Data extract:

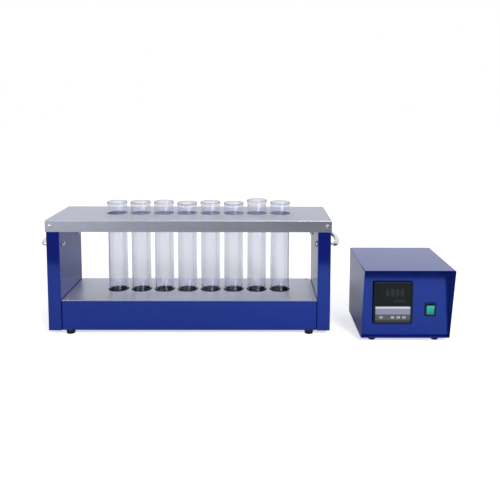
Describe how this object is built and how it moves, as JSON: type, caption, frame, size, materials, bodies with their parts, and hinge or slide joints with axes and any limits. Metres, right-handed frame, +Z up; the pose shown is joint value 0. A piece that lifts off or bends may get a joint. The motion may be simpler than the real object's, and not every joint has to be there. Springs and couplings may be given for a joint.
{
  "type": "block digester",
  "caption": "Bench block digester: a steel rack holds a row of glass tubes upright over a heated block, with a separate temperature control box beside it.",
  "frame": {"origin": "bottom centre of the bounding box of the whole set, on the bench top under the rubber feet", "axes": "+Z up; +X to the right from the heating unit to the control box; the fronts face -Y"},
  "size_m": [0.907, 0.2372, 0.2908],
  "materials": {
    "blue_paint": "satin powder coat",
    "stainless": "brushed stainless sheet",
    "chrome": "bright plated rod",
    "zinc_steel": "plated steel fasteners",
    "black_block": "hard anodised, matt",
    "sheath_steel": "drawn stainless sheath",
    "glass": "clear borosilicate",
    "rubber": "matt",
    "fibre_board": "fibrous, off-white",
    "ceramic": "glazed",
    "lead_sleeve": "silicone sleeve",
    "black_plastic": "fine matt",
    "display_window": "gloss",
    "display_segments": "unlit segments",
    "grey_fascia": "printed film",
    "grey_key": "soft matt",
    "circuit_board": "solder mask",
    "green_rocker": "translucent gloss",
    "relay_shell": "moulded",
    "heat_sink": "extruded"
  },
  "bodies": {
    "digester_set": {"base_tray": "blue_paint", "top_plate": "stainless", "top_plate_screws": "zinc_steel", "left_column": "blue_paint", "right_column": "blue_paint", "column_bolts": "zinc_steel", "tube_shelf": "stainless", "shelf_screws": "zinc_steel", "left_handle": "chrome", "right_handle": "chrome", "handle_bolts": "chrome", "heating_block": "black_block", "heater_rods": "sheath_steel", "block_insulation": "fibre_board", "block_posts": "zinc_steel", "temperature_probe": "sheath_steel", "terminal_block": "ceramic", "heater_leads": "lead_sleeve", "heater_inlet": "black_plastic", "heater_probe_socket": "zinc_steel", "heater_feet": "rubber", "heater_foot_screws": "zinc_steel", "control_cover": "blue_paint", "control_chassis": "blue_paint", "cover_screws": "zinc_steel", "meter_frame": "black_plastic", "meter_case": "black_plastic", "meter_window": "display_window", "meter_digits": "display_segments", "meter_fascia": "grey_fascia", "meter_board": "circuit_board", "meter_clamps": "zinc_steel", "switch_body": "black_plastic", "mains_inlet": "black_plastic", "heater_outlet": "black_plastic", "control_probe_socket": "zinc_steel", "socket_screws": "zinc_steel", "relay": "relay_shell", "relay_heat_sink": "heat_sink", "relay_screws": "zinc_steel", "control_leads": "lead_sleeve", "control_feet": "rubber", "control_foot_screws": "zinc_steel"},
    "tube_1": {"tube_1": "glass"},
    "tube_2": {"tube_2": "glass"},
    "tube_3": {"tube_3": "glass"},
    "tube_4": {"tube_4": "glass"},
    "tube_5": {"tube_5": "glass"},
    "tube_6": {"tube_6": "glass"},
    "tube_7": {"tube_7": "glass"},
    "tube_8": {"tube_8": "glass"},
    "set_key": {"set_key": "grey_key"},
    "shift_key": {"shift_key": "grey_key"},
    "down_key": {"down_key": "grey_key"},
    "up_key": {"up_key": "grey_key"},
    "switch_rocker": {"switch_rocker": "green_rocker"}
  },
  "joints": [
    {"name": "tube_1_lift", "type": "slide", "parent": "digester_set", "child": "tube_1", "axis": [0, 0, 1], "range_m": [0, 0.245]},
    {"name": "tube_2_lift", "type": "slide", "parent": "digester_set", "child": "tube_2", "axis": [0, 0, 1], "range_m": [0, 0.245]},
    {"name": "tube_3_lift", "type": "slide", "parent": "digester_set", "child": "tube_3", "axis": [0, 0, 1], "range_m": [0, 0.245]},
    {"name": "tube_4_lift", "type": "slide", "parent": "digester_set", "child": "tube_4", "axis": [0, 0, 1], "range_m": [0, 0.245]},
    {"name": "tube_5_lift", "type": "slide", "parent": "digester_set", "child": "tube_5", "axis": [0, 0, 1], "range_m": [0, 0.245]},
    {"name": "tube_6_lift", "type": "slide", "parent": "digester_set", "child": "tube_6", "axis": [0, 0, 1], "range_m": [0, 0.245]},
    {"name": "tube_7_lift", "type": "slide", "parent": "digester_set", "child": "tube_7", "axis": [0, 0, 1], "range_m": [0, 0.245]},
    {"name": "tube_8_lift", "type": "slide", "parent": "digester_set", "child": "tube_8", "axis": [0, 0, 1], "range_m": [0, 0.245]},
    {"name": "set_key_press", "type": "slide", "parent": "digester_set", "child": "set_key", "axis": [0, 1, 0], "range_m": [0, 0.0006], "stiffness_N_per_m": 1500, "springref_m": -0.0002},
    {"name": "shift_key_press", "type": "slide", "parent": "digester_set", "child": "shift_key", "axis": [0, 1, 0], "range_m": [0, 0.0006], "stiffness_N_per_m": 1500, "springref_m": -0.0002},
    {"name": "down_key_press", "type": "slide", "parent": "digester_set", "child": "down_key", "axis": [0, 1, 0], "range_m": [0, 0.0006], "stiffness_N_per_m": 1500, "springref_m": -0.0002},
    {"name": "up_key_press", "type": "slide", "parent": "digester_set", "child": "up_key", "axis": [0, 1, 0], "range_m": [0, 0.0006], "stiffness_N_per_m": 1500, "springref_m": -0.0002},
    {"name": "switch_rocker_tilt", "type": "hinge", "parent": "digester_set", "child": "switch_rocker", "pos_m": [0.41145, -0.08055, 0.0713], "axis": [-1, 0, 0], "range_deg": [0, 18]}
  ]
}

Task to carry out: Repeat the listing above without any change.

Result below:
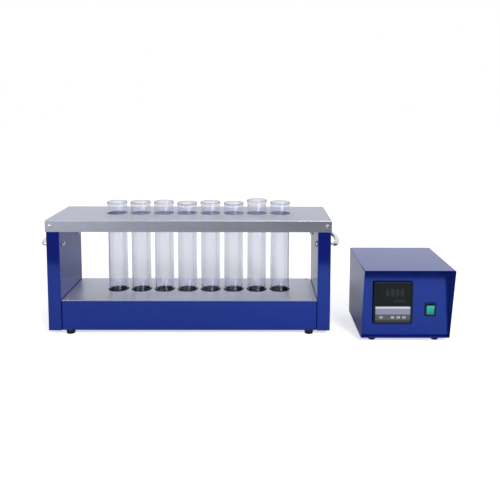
Describe how this object is built and how it moves, as JSON: type, caption, frame, size, materials, bodies with their parts, and hinge or slide joints with axes and any limits. Metres, right-handed frame, +Z up; the pose shown is joint value 0. A piece that lifts off or bends may get a joint. The motion may be simpler than the real object's, and not every joint has to be there. Springs and couplings may be given for a joint.
{
  "type": "block digester",
  "caption": "Bench block digester: a steel rack holds a row of glass tubes upright over a heated block, with a separate temperature control box beside it.",
  "frame": {"origin": "bottom centre of the bounding box of the whole set, on the bench top under the rubber feet", "axes": "+Z up; +X to the right from the heating unit to the control box; the fronts face -Y"},
  "size_m": [0.907, 0.2372, 0.2908],
  "materials": {
    "blue_paint": "satin powder coat",
    "stainless": "brushed stainless sheet",
    "chrome": "bright plated rod",
    "zinc_steel": "plated steel fasteners",
    "black_block": "hard anodised, matt",
    "sheath_steel": "drawn stainless sheath",
    "glass": "clear borosilicate",
    "rubber": "matt",
    "fibre_board": "fibrous, off-white",
    "ceramic": "glazed",
    "lead_sleeve": "silicone sleeve",
    "black_plastic": "fine matt",
    "display_window": "gloss",
    "display_segments": "unlit segments",
    "grey_fascia": "printed film",
    "grey_key": "soft matt",
    "circuit_board": "solder mask",
    "green_rocker": "translucent gloss",
    "relay_shell": "moulded",
    "heat_sink": "extruded"
  },
  "bodies": {
    "digester_set": {"base_tray": "blue_paint", "top_plate": "stainless", "top_plate_screws": "zinc_steel", "left_column": "blue_paint", "right_column": "blue_paint", "column_bolts": "zinc_steel", "tube_shelf": "stainless", "shelf_screws": "zinc_steel", "left_handle": "chrome", "right_handle": "chrome", "handle_bolts": "chrome", "heating_block": "black_block", "heater_rods": "sheath_steel", "block_insulation": "fibre_board", "block_posts": "zinc_steel", "temperature_probe": "sheath_steel", "terminal_block": "ceramic", "heater_leads": "lead_sleeve", "heater_inlet": "black_plastic", "heater_probe_socket": "zinc_steel", "heater_feet": "rubber", "heater_foot_screws": "zinc_steel", "control_cover": "blue_paint", "control_chassis": "blue_paint", "cover_screws": "zinc_steel", "meter_frame": "black_plastic", "meter_case": "black_plastic", "meter_window": "display_window", "meter_digits": "display_segments", "meter_fascia": "grey_fascia", "meter_board": "circuit_board", "meter_clamps": "zinc_steel", "switch_body": "black_plastic", "mains_inlet": "black_plastic", "heater_outlet": "black_plastic", "control_probe_socket": "zinc_steel", "socket_screws": "zinc_steel", "relay": "relay_shell", "relay_heat_sink": "heat_sink", "relay_screws": "zinc_steel", "control_leads": "lead_sleeve", "control_feet": "rubber", "control_foot_screws": "zinc_steel"},
    "tube_1": {"tube_1": "glass"},
    "tube_2": {"tube_2": "glass"},
    "tube_3": {"tube_3": "glass"},
    "tube_4": {"tube_4": "glass"},
    "tube_5": {"tube_5": "glass"},
    "tube_6": {"tube_6": "glass"},
    "tube_7": {"tube_7": "glass"},
    "tube_8": {"tube_8": "glass"},
    "set_key": {"set_key": "grey_key"},
    "shift_key": {"shift_key": "grey_key"},
    "down_key": {"down_key": "grey_key"},
    "up_key": {"up_key": "grey_key"},
    "switch_rocker": {"switch_rocker": "green_rocker"}
  },
  "joints": [
    {"name": "tube_1_lift", "type": "slide", "parent": "digester_set", "child": "tube_1", "axis": [0, 0, 1], "range_m": [0, 0.245]},
    {"name": "tube_2_lift", "type": "slide", "parent": "digester_set", "child": "tube_2", "axis": [0, 0, 1], "range_m": [0, 0.245]},
    {"name": "tube_3_lift", "type": "slide", "parent": "digester_set", "child": "tube_3", "axis": [0, 0, 1], "range_m": [0, 0.245]},
    {"name": "tube_4_lift", "type": "slide", "parent": "digester_set", "child": "tube_4", "axis": [0, 0, 1], "range_m": [0, 0.245]},
    {"name": "tube_5_lift", "type": "slide", "parent": "digester_set", "child": "tube_5", "axis": [0, 0, 1], "range_m": [0, 0.245]},
    {"name": "tube_6_lift", "type": "slide", "parent": "digester_set", "child": "tube_6", "axis": [0, 0, 1], "range_m": [0, 0.245]},
    {"name": "tube_7_lift", "type": "slide", "parent": "digester_set", "child": "tube_7", "axis": [0, 0, 1], "range_m": [0, 0.245]},
    {"name": "tube_8_lift", "type": "slide", "parent": "digester_set", "child": "tube_8", "axis": [0, 0, 1], "range_m": [0, 0.245]},
    {"name": "set_key_press", "type": "slide", "parent": "digester_set", "child": "set_key", "axis": [0, 1, 0], "range_m": [0, 0.0006], "stiffness_N_per_m": 1500, "springref_m": -0.0002},
    {"name": "shift_key_press", "type": "slide", "parent": "digester_set", "child": "shift_key", "axis": [0, 1, 0], "range_m": [0, 0.0006], "stiffness_N_per_m": 1500, "springref_m": -0.0002},
    {"name": "down_key_press", "type": "slide", "parent": "digester_set", "child": "down_key", "axis": [0, 1, 0], "range_m": [0, 0.0006], "stiffness_N_per_m": 1500, "springref_m": -0.0002},
    {"name": "up_key_press", "type": "slide", "parent": "digester_set", "child": "up_key", "axis": [0, 1, 0], "range_m": [0, 0.0006], "stiffness_N_per_m": 1500, "springref_m": -0.0002},
    {"name": "switch_rocker_tilt", "type": "hinge", "parent": "digester_set", "child": "switch_rocker", "pos_m": [0.41145, -0.08055, 0.0713], "axis": [-1, 0, 0], "range_deg": [0, 18]}
  ]
}